+++ RECORDS SUPPLIED

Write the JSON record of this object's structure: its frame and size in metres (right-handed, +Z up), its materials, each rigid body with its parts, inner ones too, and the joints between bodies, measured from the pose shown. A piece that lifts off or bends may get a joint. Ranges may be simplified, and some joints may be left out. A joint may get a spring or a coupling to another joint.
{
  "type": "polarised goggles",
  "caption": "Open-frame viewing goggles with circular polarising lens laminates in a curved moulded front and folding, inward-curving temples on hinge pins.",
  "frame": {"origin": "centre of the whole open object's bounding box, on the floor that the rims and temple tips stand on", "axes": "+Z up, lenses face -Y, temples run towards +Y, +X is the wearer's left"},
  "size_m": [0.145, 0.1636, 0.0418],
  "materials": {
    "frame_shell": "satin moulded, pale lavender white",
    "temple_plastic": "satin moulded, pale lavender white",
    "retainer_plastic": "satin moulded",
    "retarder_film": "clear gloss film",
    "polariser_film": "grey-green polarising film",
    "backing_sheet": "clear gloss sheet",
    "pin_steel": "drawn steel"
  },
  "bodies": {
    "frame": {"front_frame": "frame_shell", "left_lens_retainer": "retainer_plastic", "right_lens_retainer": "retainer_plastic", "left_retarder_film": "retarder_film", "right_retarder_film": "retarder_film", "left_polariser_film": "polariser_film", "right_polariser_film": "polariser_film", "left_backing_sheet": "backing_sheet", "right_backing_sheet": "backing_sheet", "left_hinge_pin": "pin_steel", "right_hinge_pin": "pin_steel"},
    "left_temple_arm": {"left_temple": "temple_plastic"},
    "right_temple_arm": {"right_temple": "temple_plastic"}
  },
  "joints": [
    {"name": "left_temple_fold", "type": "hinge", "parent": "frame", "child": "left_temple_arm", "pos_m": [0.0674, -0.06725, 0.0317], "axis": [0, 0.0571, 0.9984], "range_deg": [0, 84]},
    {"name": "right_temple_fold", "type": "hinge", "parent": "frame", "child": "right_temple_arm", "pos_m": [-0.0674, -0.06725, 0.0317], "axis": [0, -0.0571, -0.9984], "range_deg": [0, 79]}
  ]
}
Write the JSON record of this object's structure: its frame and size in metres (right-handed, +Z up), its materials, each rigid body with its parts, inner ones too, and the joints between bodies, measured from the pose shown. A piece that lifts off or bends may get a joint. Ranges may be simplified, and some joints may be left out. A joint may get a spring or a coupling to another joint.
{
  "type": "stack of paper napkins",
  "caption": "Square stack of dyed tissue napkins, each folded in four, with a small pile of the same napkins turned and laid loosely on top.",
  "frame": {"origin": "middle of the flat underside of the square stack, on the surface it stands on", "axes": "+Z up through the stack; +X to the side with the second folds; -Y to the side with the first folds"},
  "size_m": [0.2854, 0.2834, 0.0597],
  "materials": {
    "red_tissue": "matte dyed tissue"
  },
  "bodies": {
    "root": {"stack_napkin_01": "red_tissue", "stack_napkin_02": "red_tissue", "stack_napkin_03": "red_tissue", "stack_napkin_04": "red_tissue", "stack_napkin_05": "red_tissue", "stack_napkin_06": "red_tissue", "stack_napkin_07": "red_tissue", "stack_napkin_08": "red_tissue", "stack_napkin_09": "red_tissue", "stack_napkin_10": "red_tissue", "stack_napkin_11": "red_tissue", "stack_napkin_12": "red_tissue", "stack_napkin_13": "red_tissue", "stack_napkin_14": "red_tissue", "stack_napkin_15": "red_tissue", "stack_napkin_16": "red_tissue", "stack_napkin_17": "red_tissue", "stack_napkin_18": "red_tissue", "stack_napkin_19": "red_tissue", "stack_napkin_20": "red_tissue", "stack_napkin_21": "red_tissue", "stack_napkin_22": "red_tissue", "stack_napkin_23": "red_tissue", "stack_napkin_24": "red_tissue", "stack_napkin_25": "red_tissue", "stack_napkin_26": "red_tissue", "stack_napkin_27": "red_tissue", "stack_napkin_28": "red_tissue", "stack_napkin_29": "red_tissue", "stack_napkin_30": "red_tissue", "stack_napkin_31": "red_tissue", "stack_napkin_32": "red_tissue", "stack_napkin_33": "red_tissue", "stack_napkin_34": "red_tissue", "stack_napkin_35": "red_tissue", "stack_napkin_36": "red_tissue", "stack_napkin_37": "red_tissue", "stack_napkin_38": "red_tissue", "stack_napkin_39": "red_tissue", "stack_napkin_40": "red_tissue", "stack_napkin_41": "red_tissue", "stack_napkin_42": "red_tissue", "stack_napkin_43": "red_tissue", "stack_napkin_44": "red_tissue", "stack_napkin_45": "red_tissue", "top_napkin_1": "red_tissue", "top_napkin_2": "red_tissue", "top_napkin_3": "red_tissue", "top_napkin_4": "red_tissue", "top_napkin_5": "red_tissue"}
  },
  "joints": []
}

++++++

- EXERCISE: Write each line above out exactly.

- OUTPUT FOR THIS EXERCISE:
Write the JSON record of this object's structure: its frame and size in metres (right-handed, +Z up), its materials, each rigid body with its parts, inner ones too, and the joints between bodies, measured from the pose shown. A piece that lifts off or bends may get a joint. Ranges may be simplified, and some joints may be left out. A joint may get a spring or a coupling to another joint.
{
  "type": "polarised goggles",
  "caption": "Open-frame viewing goggles with circular polarising lens laminates in a curved moulded front and folding, inward-curving temples on hinge pins.",
  "frame": {"origin": "centre of the whole open object's bounding box, on the floor that the rims and temple tips stand on", "axes": "+Z up, lenses face -Y, temples run towards +Y, +X is the wearer's left"},
  "size_m": [0.145, 0.1636, 0.0418],
  "materials": {
    "frame_shell": "satin moulded, pale lavender white",
    "temple_plastic": "satin moulded, pale lavender white",
    "retainer_plastic": "satin moulded",
    "retarder_film": "clear gloss film",
    "polariser_film": "grey-green polarising film",
    "backing_sheet": "clear gloss sheet",
    "pin_steel": "drawn steel"
  },
  "bodies": {
    "frame": {"front_frame": "frame_shell", "left_lens_retainer": "retainer_plastic", "right_lens_retainer": "retainer_plastic", "left_retarder_film": "retarder_film", "right_retarder_film": "retarder_film", "left_polariser_film": "polariser_film", "right_polariser_film": "polariser_film", "left_backing_sheet": "backing_sheet", "right_backing_sheet": "backing_sheet", "left_hinge_pin": "pin_steel", "right_hinge_pin": "pin_steel"},
    "left_temple_arm": {"left_temple": "temple_plastic"},
    "right_temple_arm": {"right_temple": "temple_plastic"}
  },
  "joints": [
    {"name": "left_temple_fold", "type": "hinge", "parent": "frame", "child": "left_temple_arm", "pos_m": [0.0674, -0.06725, 0.0317], "axis": [0, 0.0571, 0.9984], "range_deg": [0, 84]},
    {"name": "right_temple_fold", "type": "hinge", "parent": "frame", "child": "right_temple_arm", "pos_m": [-0.0674, -0.06725, 0.0317], "axis": [0, -0.0571, -0.9984], "range_deg": [0, 79]}
  ]
}
Write the JSON record of this object's structure: its frame and size in metres (right-handed, +Z up), its materials, each rigid body with its parts, inner ones too, and the joints between bodies, measured from the pose shown. A piece that lifts off or bends may get a joint. Ranges may be simplified, and some joints may be left out. A joint may get a spring or a coupling to another joint.
{
  "type": "stack of paper napkins",
  "caption": "Square stack of dyed tissue napkins, each folded in four, with a small pile of the same napkins turned and laid loosely on top.",
  "frame": {"origin": "middle of the flat underside of the square stack, on the surface it stands on", "axes": "+Z up through the stack; +X to the side with the second folds; -Y to the side with the first folds"},
  "size_m": [0.2854, 0.2834, 0.0597],
  "materials": {
    "red_tissue": "matte dyed tissue"
  },
  "bodies": {
    "root": {"stack_napkin_01": "red_tissue", "stack_napkin_02": "red_tissue", "stack_napkin_03": "red_tissue", "stack_napkin_04": "red_tissue", "stack_napkin_05": "red_tissue", "stack_napkin_06": "red_tissue", "stack_napkin_07": "red_tissue", "stack_napkin_08": "red_tissue", "stack_napkin_09": "red_tissue", "stack_napkin_10": "red_tissue", "stack_napkin_11": "red_tissue", "stack_napkin_12": "red_tissue", "stack_napkin_13": "red_tissue", "stack_napkin_14": "red_tissue", "stack_napkin_15": "red_tissue", "stack_napkin_16": "red_tissue", "stack_napkin_17": "red_tissue", "stack_napkin_18": "red_tissue", "stack_napkin_19": "red_tissue", "stack_napkin_20": "red_tissue", "stack_napkin_21": "red_tissue", "stack_napkin_22": "red_tissue", "stack_napkin_23": "red_tissue", "stack_napkin_24": "red_tissue", "stack_napkin_25": "red_tissue", "stack_napkin_26": "red_tissue", "stack_napkin_27": "red_tissue", "stack_napkin_28": "red_tissue", "stack_napkin_29": "red_tissue", "stack_napkin_30": "red_tissue", "stack_napkin_31": "red_tissue", "stack_napkin_32": "red_tissue", "stack_napkin_33": "red_tissue", "stack_napkin_34": "red_tissue", "stack_napkin_35": "red_tissue", "stack_napkin_36": "red_tissue", "stack_napkin_37": "red_tissue", "stack_napkin_38": "red_tissue", "stack_napkin_39": "red_tissue", "stack_napkin_40": "red_tissue", "stack_napkin_41": "red_tissue", "stack_napkin_42": "red_tissue", "stack_napkin_43": "red_tissue", "stack_napkin_44": "red_tissue", "stack_napkin_45": "red_tissue", "top_napkin_1": "red_tissue", "top_napkin_2": "red_tissue", "top_napkin_3": "red_tissue", "top_napkin_4": "red_tissue", "top_napkin_5": "red_tissue"}
  },
  "joints": []
}